Return the listing below word for word.

— start of Provided material —

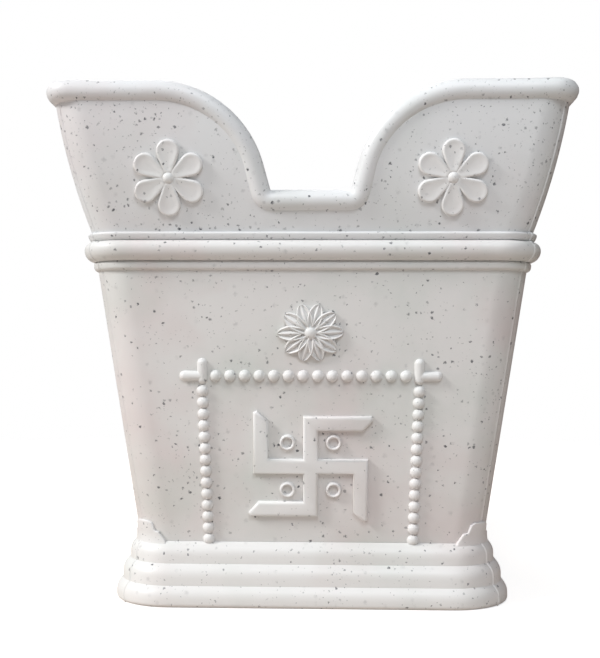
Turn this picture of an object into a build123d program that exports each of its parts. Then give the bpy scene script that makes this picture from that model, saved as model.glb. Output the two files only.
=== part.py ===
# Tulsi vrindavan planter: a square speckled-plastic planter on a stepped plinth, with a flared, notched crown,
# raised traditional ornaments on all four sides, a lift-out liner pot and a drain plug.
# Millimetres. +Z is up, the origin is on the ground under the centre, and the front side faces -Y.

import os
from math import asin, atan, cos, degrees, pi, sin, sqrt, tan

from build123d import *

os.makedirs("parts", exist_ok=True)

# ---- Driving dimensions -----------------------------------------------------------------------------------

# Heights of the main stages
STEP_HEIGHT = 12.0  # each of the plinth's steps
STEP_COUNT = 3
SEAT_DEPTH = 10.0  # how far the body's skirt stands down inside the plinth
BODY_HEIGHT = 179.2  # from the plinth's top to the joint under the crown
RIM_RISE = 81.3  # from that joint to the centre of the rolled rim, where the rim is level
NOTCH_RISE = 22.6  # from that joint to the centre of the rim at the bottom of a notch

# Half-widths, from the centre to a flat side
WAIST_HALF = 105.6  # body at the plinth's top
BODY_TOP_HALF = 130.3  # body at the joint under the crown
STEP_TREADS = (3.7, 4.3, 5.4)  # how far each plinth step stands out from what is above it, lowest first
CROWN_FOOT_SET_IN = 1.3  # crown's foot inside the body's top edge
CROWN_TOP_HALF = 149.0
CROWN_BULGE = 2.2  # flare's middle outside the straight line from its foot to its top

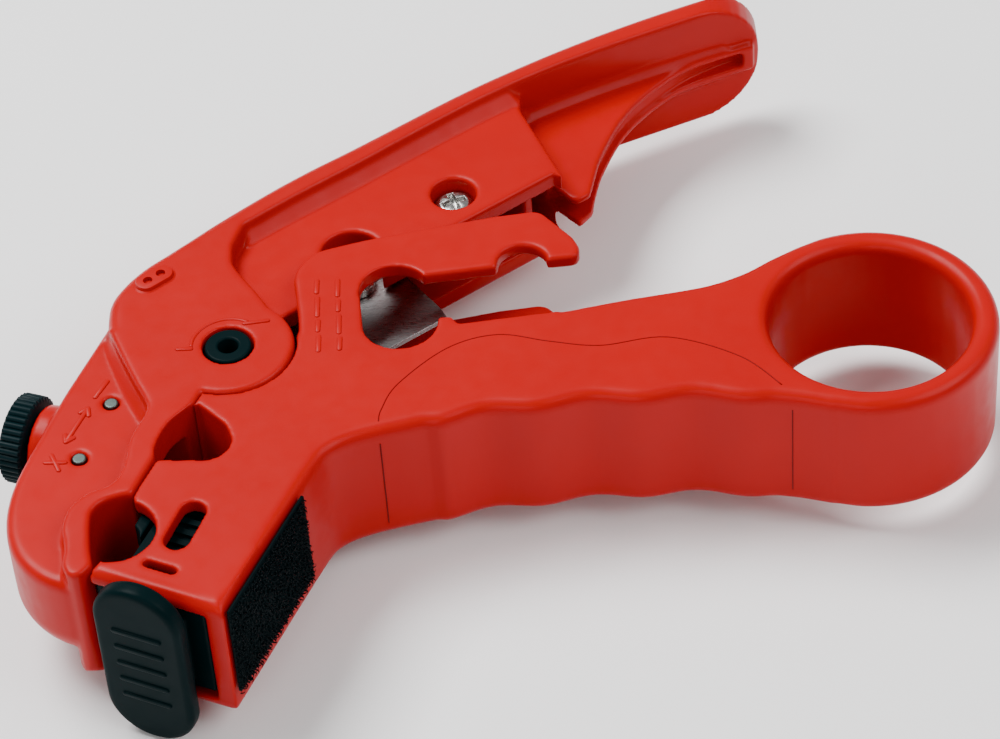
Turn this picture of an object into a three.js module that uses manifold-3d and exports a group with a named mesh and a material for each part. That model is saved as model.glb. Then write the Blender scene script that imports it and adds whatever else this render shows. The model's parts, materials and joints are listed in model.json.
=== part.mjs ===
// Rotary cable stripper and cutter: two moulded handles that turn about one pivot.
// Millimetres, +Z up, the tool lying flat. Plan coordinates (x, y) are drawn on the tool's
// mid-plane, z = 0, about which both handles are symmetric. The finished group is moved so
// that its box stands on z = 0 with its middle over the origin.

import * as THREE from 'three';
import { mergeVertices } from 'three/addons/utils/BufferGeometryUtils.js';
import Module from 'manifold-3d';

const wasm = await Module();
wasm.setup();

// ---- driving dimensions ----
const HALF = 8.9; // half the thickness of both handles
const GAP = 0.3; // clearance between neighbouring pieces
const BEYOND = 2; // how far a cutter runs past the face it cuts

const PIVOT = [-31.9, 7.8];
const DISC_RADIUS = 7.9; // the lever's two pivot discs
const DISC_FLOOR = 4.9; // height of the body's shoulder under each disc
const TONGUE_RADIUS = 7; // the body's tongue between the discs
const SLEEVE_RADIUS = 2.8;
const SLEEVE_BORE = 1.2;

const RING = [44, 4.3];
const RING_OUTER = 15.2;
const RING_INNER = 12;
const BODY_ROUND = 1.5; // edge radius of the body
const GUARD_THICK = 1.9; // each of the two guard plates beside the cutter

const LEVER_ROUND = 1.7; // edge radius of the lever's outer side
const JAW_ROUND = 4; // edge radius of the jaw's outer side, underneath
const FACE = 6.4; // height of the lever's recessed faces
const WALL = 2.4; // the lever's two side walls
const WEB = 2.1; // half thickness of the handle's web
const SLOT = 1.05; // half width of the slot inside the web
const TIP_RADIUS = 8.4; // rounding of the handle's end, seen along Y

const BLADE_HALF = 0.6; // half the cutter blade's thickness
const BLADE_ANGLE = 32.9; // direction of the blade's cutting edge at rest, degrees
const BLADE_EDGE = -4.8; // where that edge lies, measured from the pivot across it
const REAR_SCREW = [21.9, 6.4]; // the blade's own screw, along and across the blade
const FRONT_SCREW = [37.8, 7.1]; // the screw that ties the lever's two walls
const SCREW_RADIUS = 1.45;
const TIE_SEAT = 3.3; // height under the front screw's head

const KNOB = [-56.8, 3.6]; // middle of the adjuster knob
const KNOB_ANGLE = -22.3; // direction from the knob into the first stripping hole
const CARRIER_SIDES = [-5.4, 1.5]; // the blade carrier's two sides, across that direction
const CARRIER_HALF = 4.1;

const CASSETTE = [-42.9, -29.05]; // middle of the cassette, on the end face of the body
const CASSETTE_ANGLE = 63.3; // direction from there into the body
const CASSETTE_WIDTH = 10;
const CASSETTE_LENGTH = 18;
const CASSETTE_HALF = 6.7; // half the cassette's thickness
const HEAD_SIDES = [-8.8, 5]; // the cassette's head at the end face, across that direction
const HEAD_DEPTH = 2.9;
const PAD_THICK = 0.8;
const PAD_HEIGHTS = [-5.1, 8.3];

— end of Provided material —

Solution
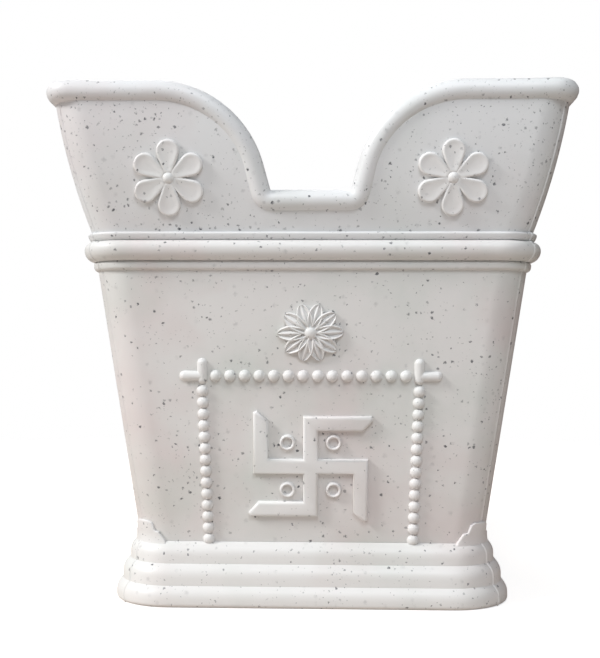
Turn this picture of an object into a build123d program that exports each of its parts. Then give the bpy scene script that makes this picture from that model, saved as model.glb. Output the two files only.
=== part.py ===
# Tulsi vrindavan planter: a square speckled-plastic planter on a stepped plinth, with a flared, notched crown,
# raised traditional ornaments on all four sides, a lift-out liner pot and a drain plug.
# Millimetres. +Z is up, the origin is on the ground under the centre, and the front side faces -Y.

import os
from math import asin, atan, cos, degrees, pi, sin, sqrt, tan

from build123d import *

os.makedirs("parts", exist_ok=True)

# ---- Driving dimensions -----------------------------------------------------------------------------------

# Heights of the main stages
STEP_HEIGHT = 12.0  # each of the plinth's steps
STEP_COUNT = 3
SEAT_DEPTH = 10.0  # how far the body's skirt stands down inside the plinth
BODY_HEIGHT = 179.2  # from the plinth's top to the joint under the crown
RIM_RISE = 81.3  # from that joint to the centre of the rolled rim, where the rim is level
NOTCH_RISE = 22.6  # from that joint to the centre of the rim at the bottom of a notch

# Half-widths, from the centre to a flat side
WAIST_HALF = 105.6  # body at the plinth's top
BODY_TOP_HALF = 130.3  # body at the joint under the crown
STEP_TREADS = (3.7, 4.3, 5.4)  # how far each plinth step stands out from what is above it, lowest first
CROWN_FOOT_SET_IN = 1.3  # crown's foot inside the body's top edge
CROWN_TOP_HALF = 149.0
CROWN_BULGE = 2.2  # flare's middle outside the straight line from its foot to its top

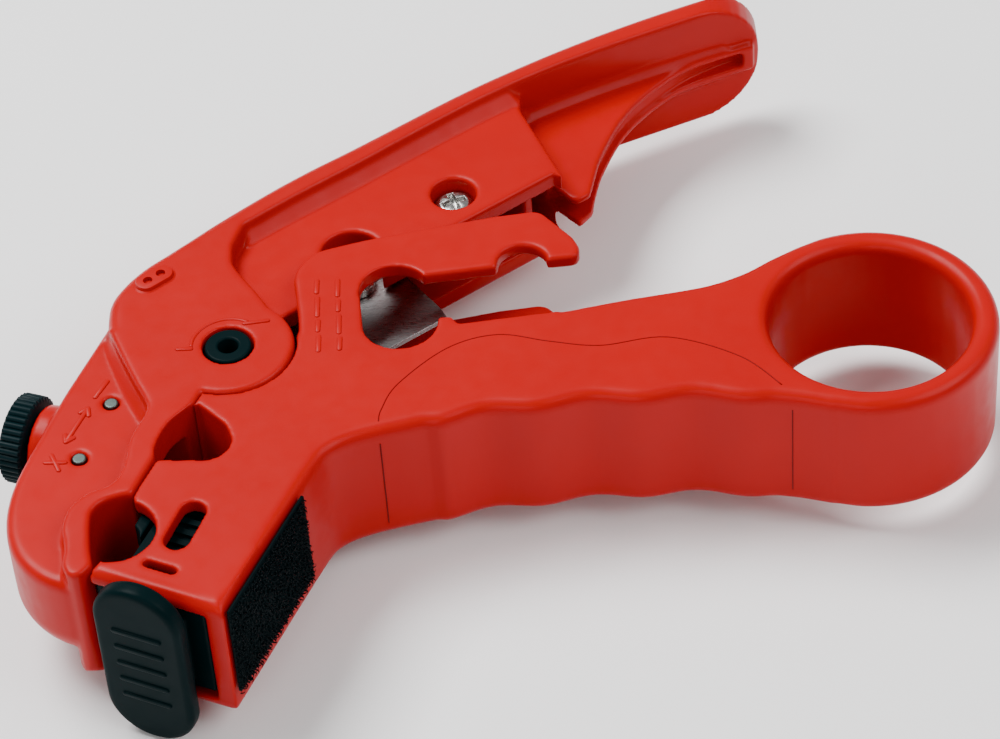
Turn this picture of an object into a three.js module that uses manifold-3d and exports a group with a named mesh and a material for each part. That model is saved as model.glb. Then write the Blender scene script that imports it and adds whatever else this render shows. The model's parts, materials and joints are listed in model.json.
=== part.mjs ===
// Rotary cable stripper and cutter: two moulded handles that turn about one pivot.
// Millimetres, +Z up, the tool lying flat. Plan coordinates (x, y) are drawn on the tool's
// mid-plane, z = 0, about which both handles are symmetric. The finished group is moved so
// that its box stands on z = 0 with its middle over the origin.

import * as THREE from 'three';
import { mergeVertices } from 'three/addons/utils/BufferGeometryUtils.js';
import Module from 'manifold-3d';

const wasm = await Module();
wasm.setup();

// ---- driving dimensions ----
const HALF = 8.9; // half the thickness of both handles
const GAP = 0.3; // clearance between neighbouring pieces
const BEYOND = 2; // how far a cutter runs past the face it cuts

const PIVOT = [-31.9, 7.8];
const DISC_RADIUS = 7.9; // the lever's two pivot discs
const DISC_FLOOR = 4.9; // height of the body's shoulder under each disc
const TONGUE_RADIUS = 7; // the body's tongue between the discs
const SLEEVE_RADIUS = 2.8;
const SLEEVE_BORE = 1.2;

const RING = [44, 4.3];
const RING_OUTER = 15.2;
const RING_INNER = 12;
const BODY_ROUND = 1.5; // edge radius of the body
const GUARD_THICK = 1.9; // each of the two guard plates beside the cutter

const LEVER_ROUND = 1.7; // edge radius of the lever's outer side
const JAW_ROUND = 4; // edge radius of the jaw's outer side, underneath
const FACE = 6.4; // height of the lever's recessed faces
const WALL = 2.4; // the lever's two side walls
const WEB = 2.1; // half thickness of the handle's web
const SLOT = 1.05; // half width of the slot inside the web
const TIP_RADIUS = 8.4; // rounding of the handle's end, seen along Y

const BLADE_HALF = 0.6; // half the cutter blade's thickness
const BLADE_ANGLE = 32.9; // direction of the blade's cutting edge at rest, degrees
const BLADE_EDGE = -4.8; // where that edge lies, measured from the pivot across it
const REAR_SCREW = [21.9, 6.4]; // the blade's own screw, along and across the blade
const FRONT_SCREW = [37.8, 7.1]; // the screw that ties the lever's two walls
const SCREW_RADIUS = 1.45;
const TIE_SEAT = 3.3; // height under the front screw's head

const KNOB = [-56.8, 3.6]; // middle of the adjuster knob
const KNOB_ANGLE = -22.3; // direction from the knob into the first stripping hole
const CARRIER_SIDES = [-5.4, 1.5]; // the blade carrier's two sides, across that direction
const CARRIER_HALF = 4.1;

const CASSETTE = [-42.9, -29.05]; // middle of the cassette, on the end face of the body
const CASSETTE_ANGLE = 63.3; // direction from there into the body
const CASSETTE_WIDTH = 10;
const CASSETTE_LENGTH = 18;
const CASSETTE_HALF = 6.7; // half the cassette's thickness
const HEAD_SIDES = [-8.8, 5]; // the cassette's head at the end face, across that direction
const HEAD_DEPTH = 2.9;
const PAD_THICK = 0.8;
const PAD_HEIGHTS = [-5.1, 8.3];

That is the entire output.